A day later Musk was engaging with criticism of company staff on the platform, including of Twitter’s legal head, Vijaya Gadde. Twitter’s former CEO, Dick Costolo, accused Musk of bullying Gadde.

It was the first sign that Musk was not taking the deal seriously, or at least was unwilling to curb his behaviour in line with the deal agreement. It probably didn’t surprise Twitter, given the clause inserted in the deal and Musk’s previous history on Twitter. In 2018, Musk reached a settlement with the US financial watchdog over a tweet in which he said he had “funding secured” for a proposal to take Tesla off the stock market.

According to one legal expert, Musk’s behaviour breached the agreement but Twitter’s desire to do the deal overrode their concerns. “Yes some of his tweets breached the agreement but there’s no real remedy here because it doesn’t matter how much Musk disparages Twitter. They want to do this deal,” said Brian Quinn, an associate professor at Boston College law school.

In a letter disclosed on Monday, Twitter said Musk’s termination of the agreement was “invalid and wrongful”. It cited the disparagement clause as one of the areas where Musk had violated the deal.

Twitter has said it will go to court in Delaware, the US state that has jurisdiction over the deal, in order to “enforce the merger agreement”. Its options include seeking a $1bn break fee from Musk or asking a judge for “specific performance”, which means requiring Musk to push ahead with the agreed transaction at $54.20 a share. Musk certainly presumes that Twitter will choose the latter.

Musk appeared to be serious about buying the business when news of his offer broke on 14 April, even if the $54.20 price hinted at a weed joke, given “420” is slang for marijuana. The billionaire said he wanted to release the platform’s “extraordinary potential” to boost free speech and democracy across the world. He told a TED conference: “Having a public platform that is massively trusted and broadly inclusive is extremely important to the future of civilisation.”

Even as it became clear that Musk was heading for the exit, he met Twitter staff in a Q&A where he said he wanted the platform to contribute to a “better, long-lasting civilisation”. He was also interested enough in the business to assemble a financing package that included $13bn from banks and a commitment of more than $30bn from his own pocket, although that included contributions from the Binance cryptocurrency trading platform and the tech tycoon Larry Ellison.

Nonetheless, his hot-cold behaviour has led some observers to wonder how serious he was about buying the company.
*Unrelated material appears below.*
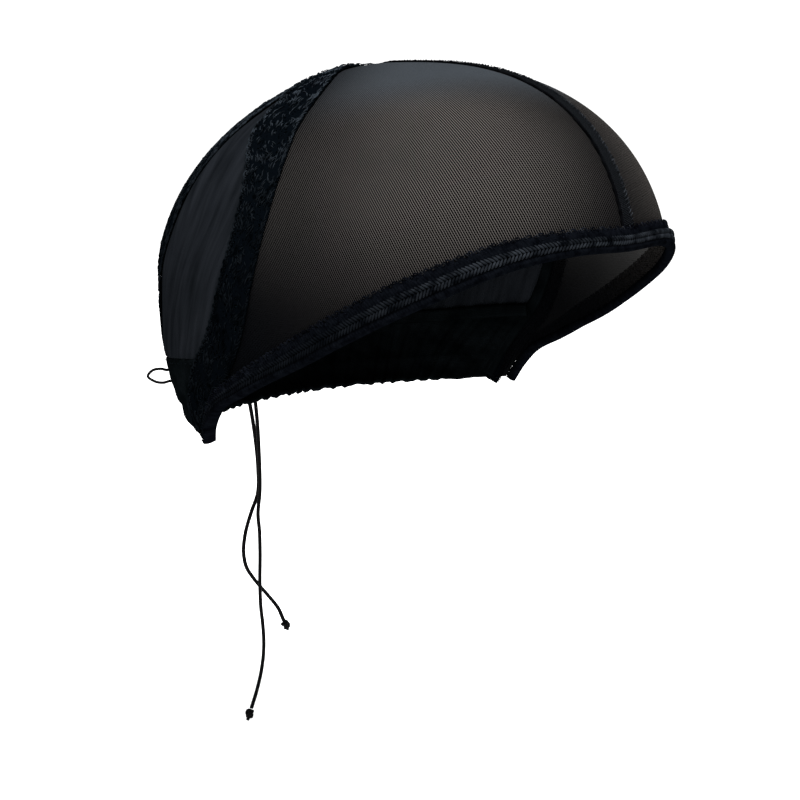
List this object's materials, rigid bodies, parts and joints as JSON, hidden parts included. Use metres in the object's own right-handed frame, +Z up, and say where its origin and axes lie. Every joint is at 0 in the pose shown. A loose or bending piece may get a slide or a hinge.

If he meant to buy the company at the beginning, a recent rout in tech shares helped change his mind, says Drew Pascarella, a senior lecturer on finance at Cornell University.

“Elon is a bold and controversial public figure. Twitter is a platinum social media platform that Elon himself has used, controversially, for years. Acquisition of the asset, and the ability to control it, is the ultimate boss move,” Drew says. “I do think Elon was serious, and the banks thought so, too. Given what’s happened to equity values since the deal was inked, he risked looking very stupid by paying what is now an outlandish price.”

Twitter shares, which fell 11.3% in New York on Monday to $32.65, have declined by about 23% so far this year. The tech-heavy Nasdaq index gives an idea of the wider market, having fallen 25% so far this year.

Musk’s lawyers are among the few legal voices who think he has a chance in Delaware. His argument centres on the veracity of Twitter’s statement in its quarterly filings that spam accounts represent less than 5% of its active daily user base, which is 229 million people currently. Twitter has stated this consistently since 2014 and has supplied Musk with public tweet data in an attempt to convince him that its estimate is robust.

Musk’s argument for tearing up the deal is threefold: that Twitter had breached the agreement by failing to provide enough information on spam accounts; that Twitter has misrepresented the number of spam accounts in its disclosures to the US financial watchdog; and that the company breached the agreement by failing to consult with Musk when firing senior employees recently.

Quinn, and others, think Musk won’t succeed. “Does Musk have strong legal arguments? In short, no,” Quinn says. Lawyers who are unsympathetic to Musk’s case say his information requests were not reasonable, that it is highly unlikely he will be able to prove the spam estimate is false, and that letting go of senior execs was part of the day-to-day business of running the company.

However, some legal and corporate experts also believe both sides will reach a settlement in order to avoid a situation where Musk is forced to buy a company he does not want, amid a legal battle that does further damage to the morale and share price of the company.

Whatever happens next, anyone selling a business to Musk in the future is likely to tread warily, according to Anat Alon-Beck, a professor and business law expert at Case Western Reserve University. “I definitely think that his behaviour is going to make it very difficult to buy other companies,” she said.

However, Pascarella said companies would still take notice when an entrepreneur with a $220bn fortunes comes calling. “No board should ignore overtures from the richest person in the world just because of his erratic behaviour,” he said, although businesses would need to “negotiate for clear and robust deal protections”.